#### GIVEN PROBLEM
Return the records in full, exactly as given.

#### INPUT MATERIAL
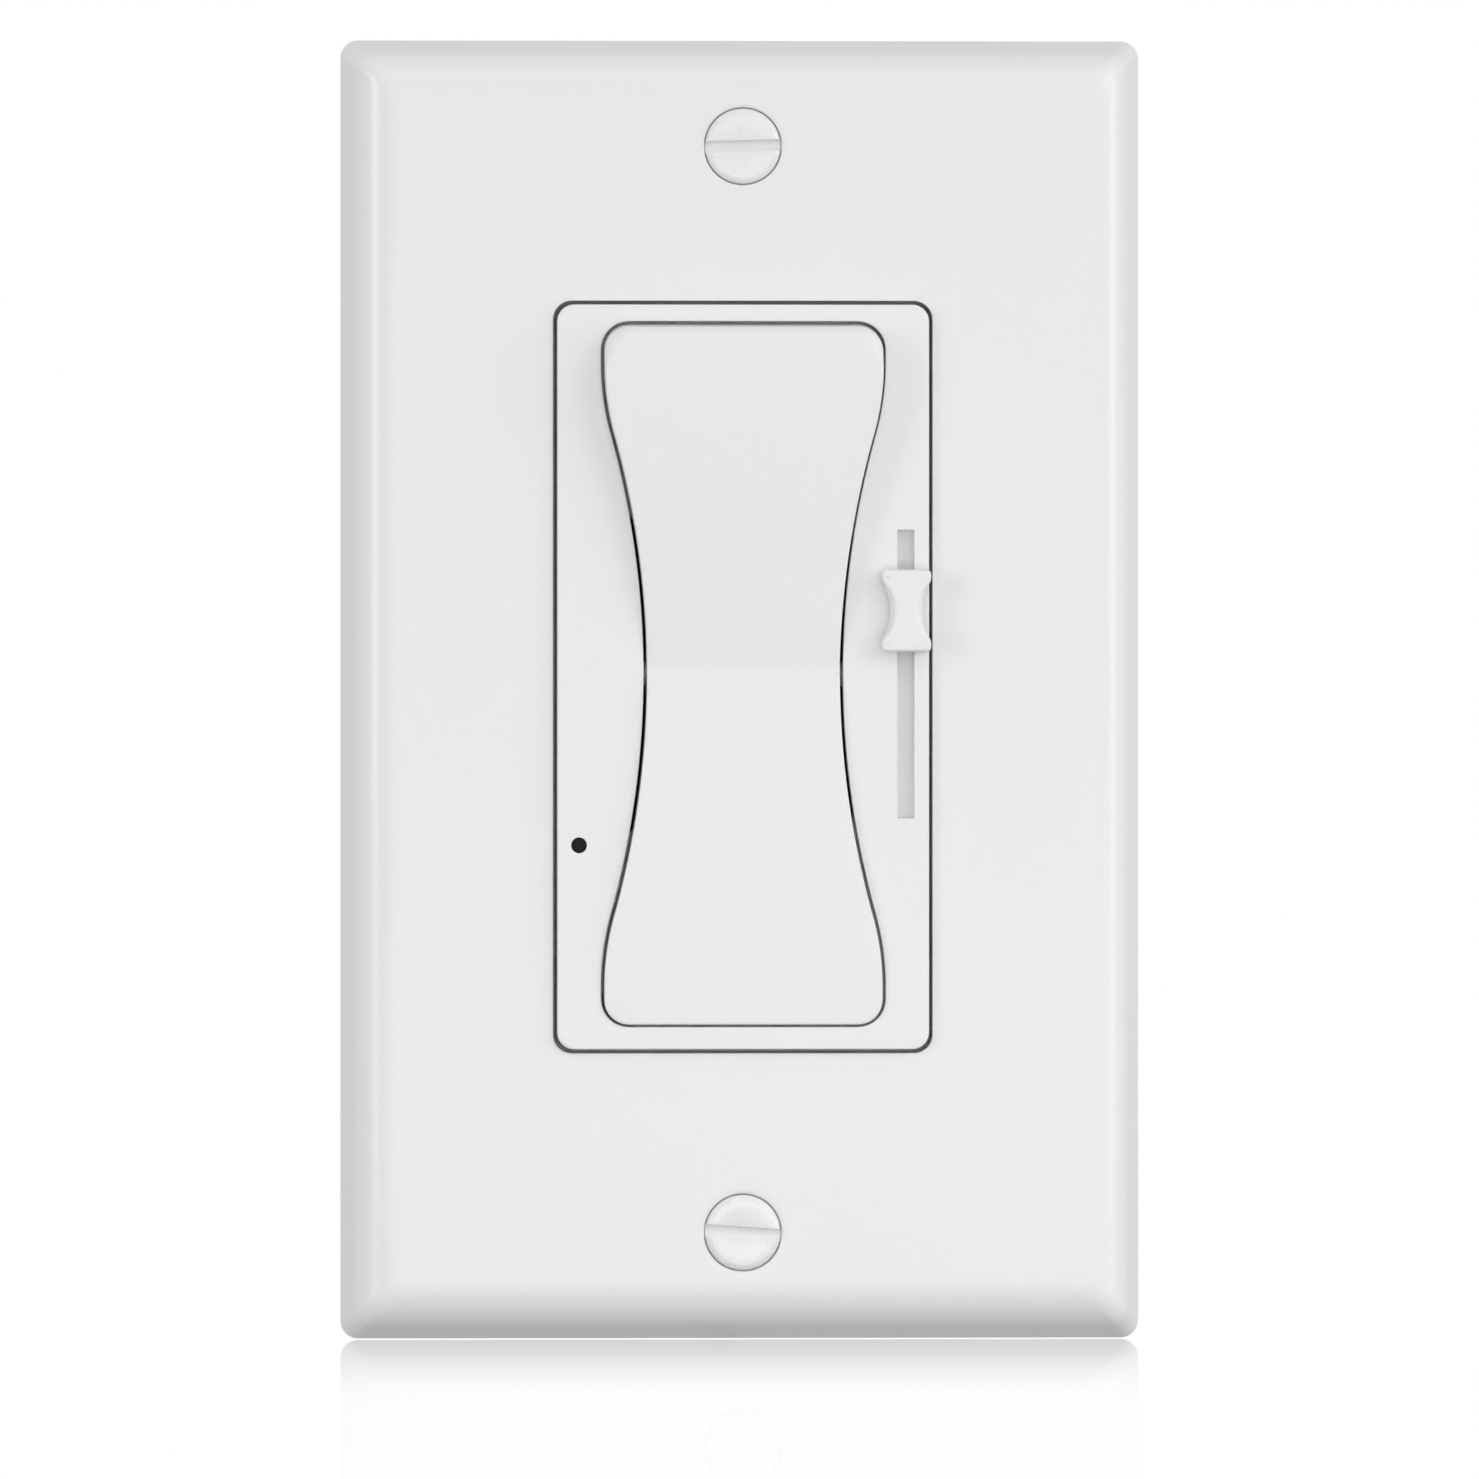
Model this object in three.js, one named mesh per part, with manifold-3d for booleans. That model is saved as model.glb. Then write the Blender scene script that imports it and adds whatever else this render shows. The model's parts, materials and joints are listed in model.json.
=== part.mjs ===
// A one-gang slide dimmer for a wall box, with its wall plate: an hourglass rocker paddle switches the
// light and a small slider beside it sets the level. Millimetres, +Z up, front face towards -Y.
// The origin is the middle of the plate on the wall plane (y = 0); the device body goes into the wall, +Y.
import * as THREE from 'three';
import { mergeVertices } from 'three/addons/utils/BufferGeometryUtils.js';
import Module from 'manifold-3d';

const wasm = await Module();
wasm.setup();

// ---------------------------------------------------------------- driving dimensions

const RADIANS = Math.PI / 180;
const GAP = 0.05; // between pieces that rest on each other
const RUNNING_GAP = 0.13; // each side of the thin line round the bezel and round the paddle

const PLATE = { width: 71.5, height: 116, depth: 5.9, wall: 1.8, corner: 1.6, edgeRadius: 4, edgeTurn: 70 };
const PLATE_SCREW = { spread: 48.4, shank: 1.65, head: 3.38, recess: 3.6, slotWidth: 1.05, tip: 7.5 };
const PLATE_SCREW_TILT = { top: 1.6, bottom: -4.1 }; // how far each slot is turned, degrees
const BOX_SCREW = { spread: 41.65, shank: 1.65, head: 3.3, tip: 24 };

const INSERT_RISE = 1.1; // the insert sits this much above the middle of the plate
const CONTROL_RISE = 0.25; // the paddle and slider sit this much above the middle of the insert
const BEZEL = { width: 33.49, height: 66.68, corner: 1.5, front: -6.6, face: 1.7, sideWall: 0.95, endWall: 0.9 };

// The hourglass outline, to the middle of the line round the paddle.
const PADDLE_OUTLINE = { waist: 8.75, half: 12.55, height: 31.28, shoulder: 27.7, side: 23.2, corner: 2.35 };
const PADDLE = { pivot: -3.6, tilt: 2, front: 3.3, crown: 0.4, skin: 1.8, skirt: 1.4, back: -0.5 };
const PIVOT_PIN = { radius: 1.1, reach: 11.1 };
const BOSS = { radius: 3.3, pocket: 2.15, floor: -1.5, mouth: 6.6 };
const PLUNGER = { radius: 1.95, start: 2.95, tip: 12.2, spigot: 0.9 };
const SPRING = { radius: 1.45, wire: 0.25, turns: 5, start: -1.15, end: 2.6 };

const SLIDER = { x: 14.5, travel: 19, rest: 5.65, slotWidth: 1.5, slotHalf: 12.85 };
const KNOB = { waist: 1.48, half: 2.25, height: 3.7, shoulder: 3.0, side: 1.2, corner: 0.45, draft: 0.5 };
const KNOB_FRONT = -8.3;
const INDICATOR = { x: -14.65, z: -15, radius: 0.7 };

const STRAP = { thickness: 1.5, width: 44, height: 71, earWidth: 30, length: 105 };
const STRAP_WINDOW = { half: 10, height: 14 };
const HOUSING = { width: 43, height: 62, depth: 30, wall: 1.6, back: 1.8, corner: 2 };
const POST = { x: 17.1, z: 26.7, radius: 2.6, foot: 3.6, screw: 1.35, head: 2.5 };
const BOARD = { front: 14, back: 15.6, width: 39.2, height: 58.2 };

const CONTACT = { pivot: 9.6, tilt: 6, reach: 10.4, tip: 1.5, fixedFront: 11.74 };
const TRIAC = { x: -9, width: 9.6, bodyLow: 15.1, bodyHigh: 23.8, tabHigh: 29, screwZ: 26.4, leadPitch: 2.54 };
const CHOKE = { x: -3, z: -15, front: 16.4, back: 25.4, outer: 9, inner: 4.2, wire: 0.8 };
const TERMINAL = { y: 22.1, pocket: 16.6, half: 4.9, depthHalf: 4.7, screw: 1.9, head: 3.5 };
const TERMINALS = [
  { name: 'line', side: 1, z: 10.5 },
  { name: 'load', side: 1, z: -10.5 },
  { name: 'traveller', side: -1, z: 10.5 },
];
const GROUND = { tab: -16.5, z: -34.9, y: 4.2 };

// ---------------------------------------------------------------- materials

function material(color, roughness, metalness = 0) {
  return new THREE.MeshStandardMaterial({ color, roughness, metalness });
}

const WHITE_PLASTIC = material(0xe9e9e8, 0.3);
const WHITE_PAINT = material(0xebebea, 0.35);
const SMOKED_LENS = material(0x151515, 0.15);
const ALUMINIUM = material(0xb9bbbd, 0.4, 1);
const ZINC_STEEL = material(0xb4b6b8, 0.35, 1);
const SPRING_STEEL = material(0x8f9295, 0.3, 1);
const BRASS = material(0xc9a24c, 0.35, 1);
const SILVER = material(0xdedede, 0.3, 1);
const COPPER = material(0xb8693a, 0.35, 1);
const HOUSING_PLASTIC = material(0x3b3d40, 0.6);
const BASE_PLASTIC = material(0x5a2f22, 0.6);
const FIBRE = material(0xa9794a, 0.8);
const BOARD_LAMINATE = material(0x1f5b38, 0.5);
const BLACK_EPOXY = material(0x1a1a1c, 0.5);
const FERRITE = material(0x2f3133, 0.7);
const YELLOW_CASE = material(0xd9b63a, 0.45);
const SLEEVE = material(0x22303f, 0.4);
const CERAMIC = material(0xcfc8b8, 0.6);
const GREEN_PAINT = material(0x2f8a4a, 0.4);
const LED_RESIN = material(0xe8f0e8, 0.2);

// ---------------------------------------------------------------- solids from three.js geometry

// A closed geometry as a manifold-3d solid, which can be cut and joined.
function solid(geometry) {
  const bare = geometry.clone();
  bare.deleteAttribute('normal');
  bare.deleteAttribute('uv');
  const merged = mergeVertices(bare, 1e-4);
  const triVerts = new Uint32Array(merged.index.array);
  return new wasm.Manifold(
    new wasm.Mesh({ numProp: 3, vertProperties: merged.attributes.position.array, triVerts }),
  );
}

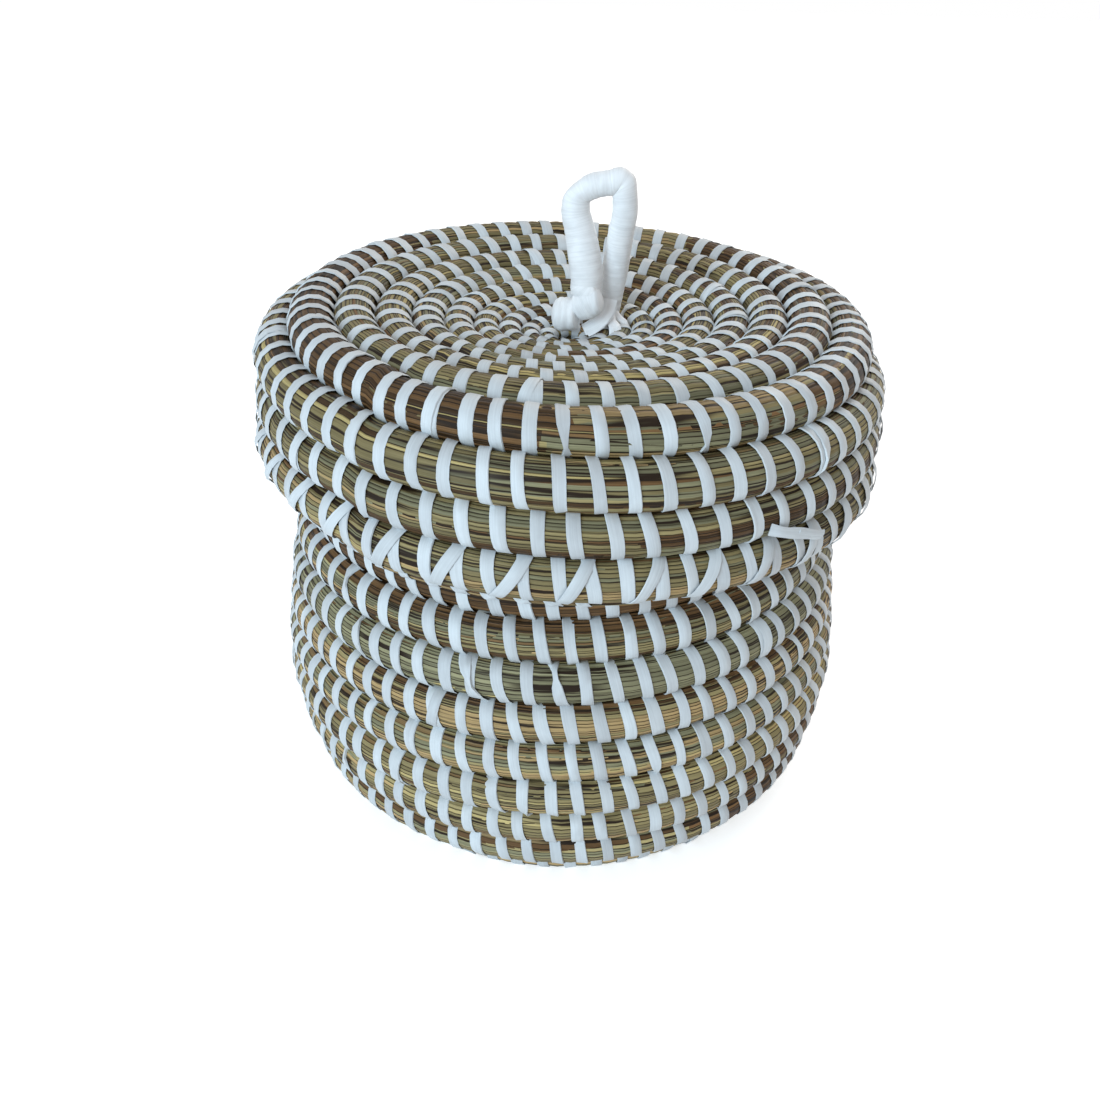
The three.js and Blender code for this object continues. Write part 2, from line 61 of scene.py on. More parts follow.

#### THE ANSWER
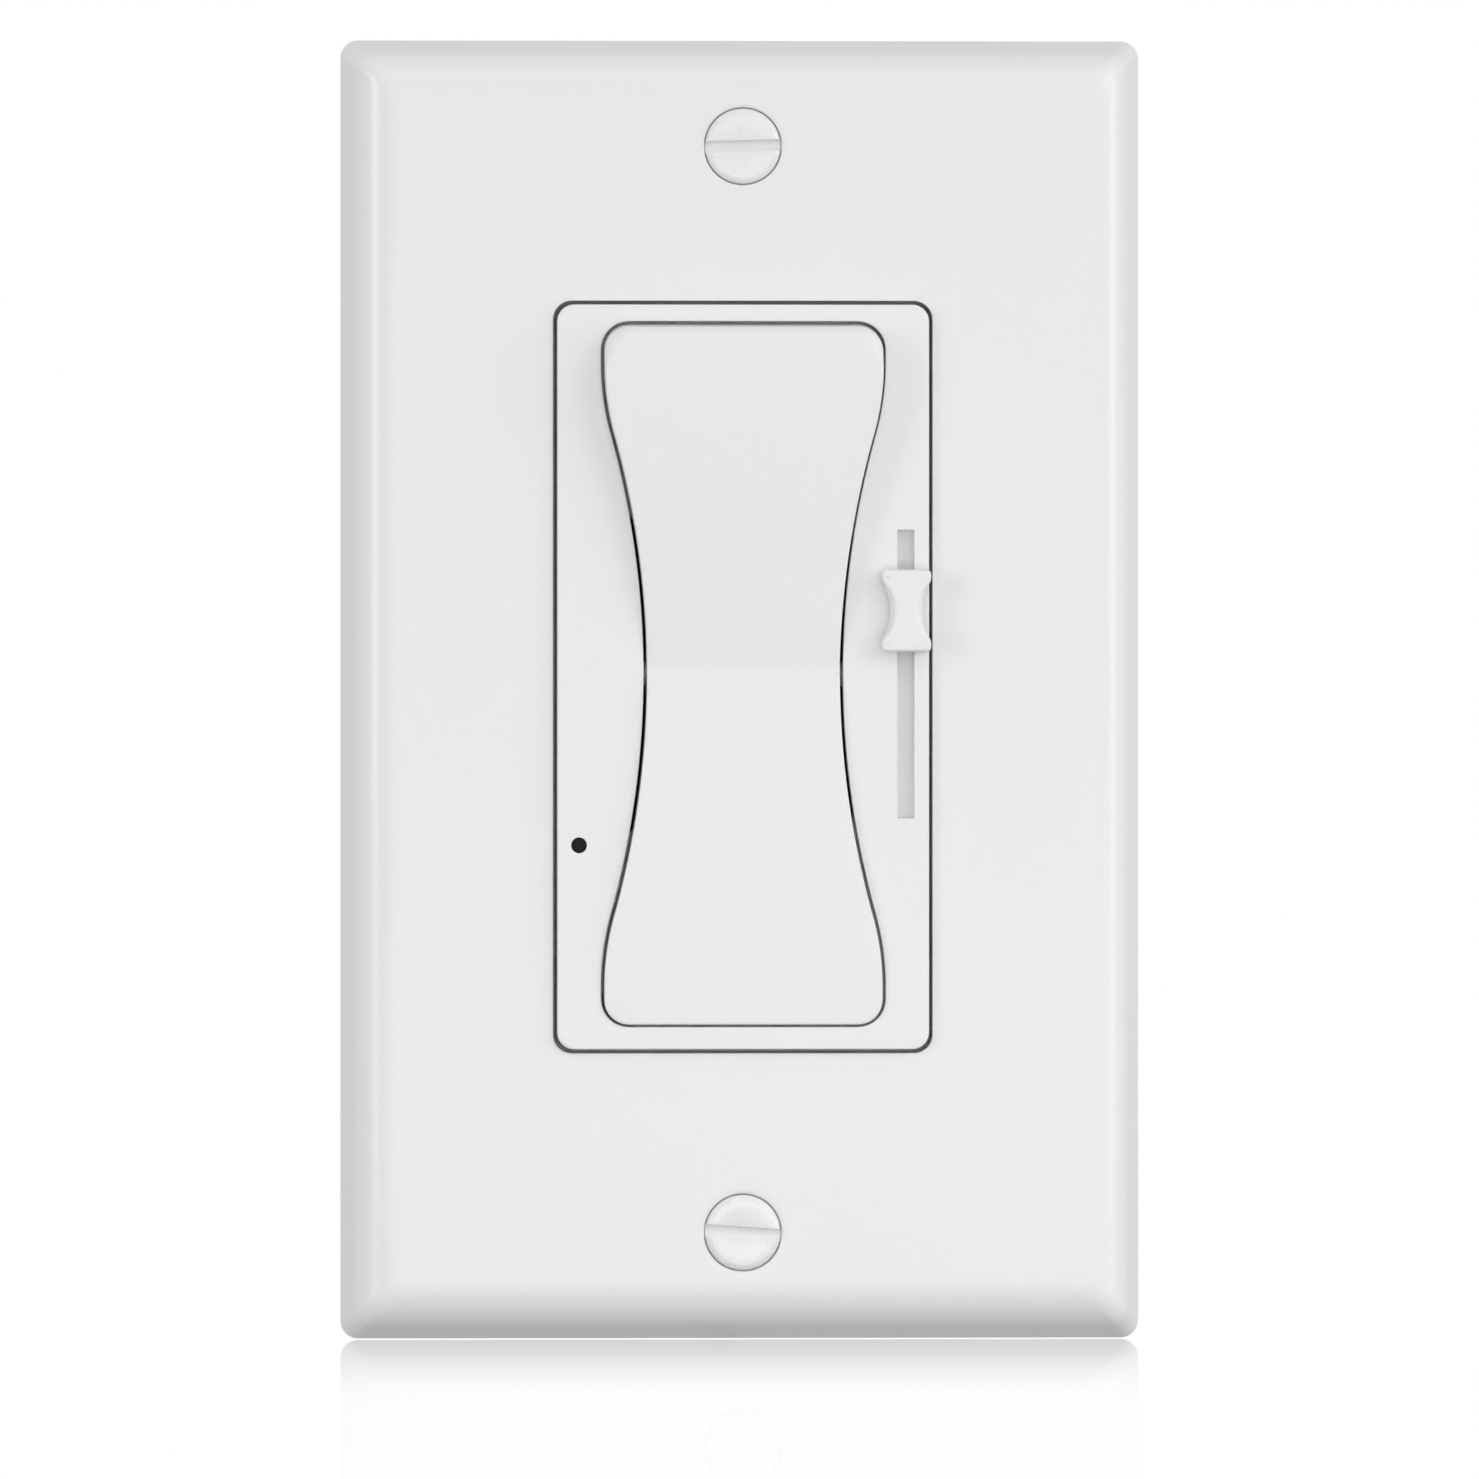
Model this object in three.js, one named mesh per part, with manifold-3d for booleans. That model is saved as model.glb. Then write the Blender scene script that imports it and adds whatever else this render shows. The model's parts, materials and joints are listed in model.json.
=== part.mjs ===
// A one-gang slide dimmer for a wall box, with its wall plate: an hourglass rocker paddle switches the
// light and a small slider beside it sets the level. Millimetres, +Z up, front face towards -Y.
// The origin is the middle of the plate on the wall plane (y = 0); the device body goes into the wall, +Y.
import * as THREE from 'three';
import { mergeVertices } from 'three/addons/utils/BufferGeometryUtils.js';
import Module from 'manifold-3d';

const wasm = await Module();
wasm.setup();

// ---------------------------------------------------------------- driving dimensions

const RADIANS = Math.PI / 180;
const GAP = 0.05; // between pieces that rest on each other
const RUNNING_GAP = 0.13; // each side of the thin line round the bezel and round the paddle

const PLATE = { width: 71.5, height: 116, depth: 5.9, wall: 1.8, corner: 1.6, edgeRadius: 4, edgeTurn: 70 };
const PLATE_SCREW = { spread: 48.4, shank: 1.65, head: 3.38, recess: 3.6, slotWidth: 1.05, tip: 7.5 };
const PLATE_SCREW_TILT = { top: 1.6, bottom: -4.1 }; // how far each slot is turned, degrees
const BOX_SCREW = { spread: 41.65, shank: 1.65, head: 3.3, tip: 24 };

const INSERT_RISE = 1.1; // the insert sits this much above the middle of the plate
const CONTROL_RISE = 0.25; // the paddle and slider sit this much above the middle of the insert
const BEZEL = { width: 33.49, height: 66.68, corner: 1.5, front: -6.6, face: 1.7, sideWall: 0.95, endWall: 0.9 };

// The hourglass outline, to the middle of the line round the paddle.
const PADDLE_OUTLINE = { waist: 8.75, half: 12.55, height: 31.28, shoulder: 27.7, side: 23.2, corner: 2.35 };
const PADDLE = { pivot: -3.6, tilt: 2, front: 3.3, crown: 0.4, skin: 1.8, skirt: 1.4, back: -0.5 };
const PIVOT_PIN = { radius: 1.1, reach: 11.1 };
const BOSS = { radius: 3.3, pocket: 2.15, floor: -1.5, mouth: 6.6 };
const PLUNGER = { radius: 1.95, start: 2.95, tip: 12.2, spigot: 0.9 };
const SPRING = { radius: 1.45, wire: 0.25, turns: 5, start: -1.15, end: 2.6 };

const SLIDER = { x: 14.5, travel: 19, rest: 5.65, slotWidth: 1.5, slotHalf: 12.85 };
const KNOB = { waist: 1.48, half: 2.25, height: 3.7, shoulder: 3.0, side: 1.2, corner: 0.45, draft: 0.5 };
const KNOB_FRONT = -8.3;
const INDICATOR = { x: -14.65, z: -15, radius: 0.7 };

const STRAP = { thickness: 1.5, width: 44, height: 71, earWidth: 30, length: 105 };
const STRAP_WINDOW = { half: 10, height: 14 };
const HOUSING = { width: 43, height: 62, depth: 30, wall: 1.6, back: 1.8, corner: 2 };
const POST = { x: 17.1, z: 26.7, radius: 2.6, foot: 3.6, screw: 1.35, head: 2.5 };
const BOARD = { front: 14, back: 15.6, width: 39.2, height: 58.2 };

const CONTACT = { pivot: 9.6, tilt: 6, reach: 10.4, tip: 1.5, fixedFront: 11.74 };
const TRIAC = { x: -9, width: 9.6, bodyLow: 15.1, bodyHigh: 23.8, tabHigh: 29, screwZ: 26.4, leadPitch: 2.54 };
const CHOKE = { x: -3, z: -15, front: 16.4, back: 25.4, outer: 9, inner: 4.2, wire: 0.8 };
const TERMINAL = { y: 22.1, pocket: 16.6, half: 4.9, depthHalf: 4.7, screw: 1.9, head: 3.5 };
const TERMINALS = [
  { name: 'line', side: 1, z: 10.5 },
  { name: 'load', side: 1, z: -10.5 },
  { name: 'traveller', side: -1, z: 10.5 },
];
const GROUND = { tab: -16.5, z: -34.9, y: 4.2 };

// ---------------------------------------------------------------- materials

function material(color, roughness, metalness = 0) {
  return new THREE.MeshStandardMaterial({ color, roughness, metalness });
}

const WHITE_PLASTIC = material(0xe9e9e8, 0.3);
const WHITE_PAINT = material(0xebebea, 0.35);
const SMOKED_LENS = material(0x151515, 0.15);
const ALUMINIUM = material(0xb9bbbd, 0.4, 1);
const ZINC_STEEL = material(0xb4b6b8, 0.35, 1);
const SPRING_STEEL = material(0x8f9295, 0.3, 1);
const BRASS = material(0xc9a24c, 0.35, 1);
const SILVER = material(0xdedede, 0.3, 1);
const COPPER = material(0xb8693a, 0.35, 1);
const HOUSING_PLASTIC = material(0x3b3d40, 0.6);
const BASE_PLASTIC = material(0x5a2f22, 0.6);
const FIBRE = material(0xa9794a, 0.8);
const BOARD_LAMINATE = material(0x1f5b38, 0.5);
const BLACK_EPOXY = material(0x1a1a1c, 0.5);
const FERRITE = material(0x2f3133, 0.7);
const YELLOW_CASE = material(0xd9b63a, 0.45);
const SLEEVE = material(0x22303f, 0.4);
const CERAMIC = material(0xcfc8b8, 0.6);
const GREEN_PAINT = material(0x2f8a4a, 0.4);
const LED_RESIN = material(0xe8f0e8, 0.2);

// ---------------------------------------------------------------- solids from three.js geometry

// A closed geometry as a manifold-3d solid, which can be cut and joined.
function solid(geometry) {
  const bare = geometry.clone();
  bare.deleteAttribute('normal');
  bare.deleteAttribute('uv');
  const merged = mergeVertices(bare, 1e-4);
  const triVerts = new Uint32Array(merged.index.array);
  return new wasm.Manifold(
    new wasm.Mesh({ numProp: 3, vertProperties: merged.attributes.position.array, triVerts }),
  );
}

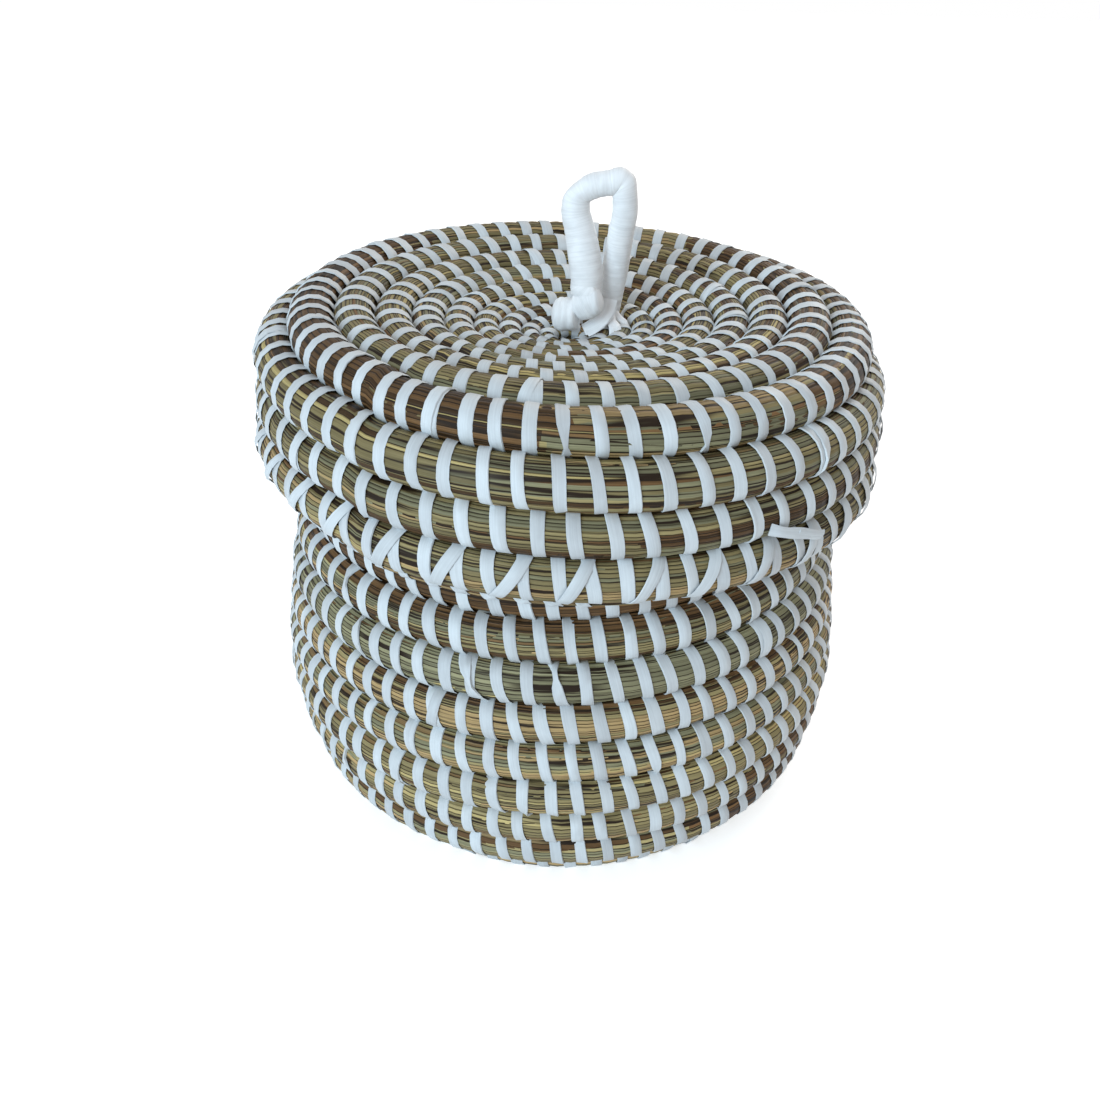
The three.js and Blender code for this object continues. Write part 2, from line 61 of scene.py on. More parts follow.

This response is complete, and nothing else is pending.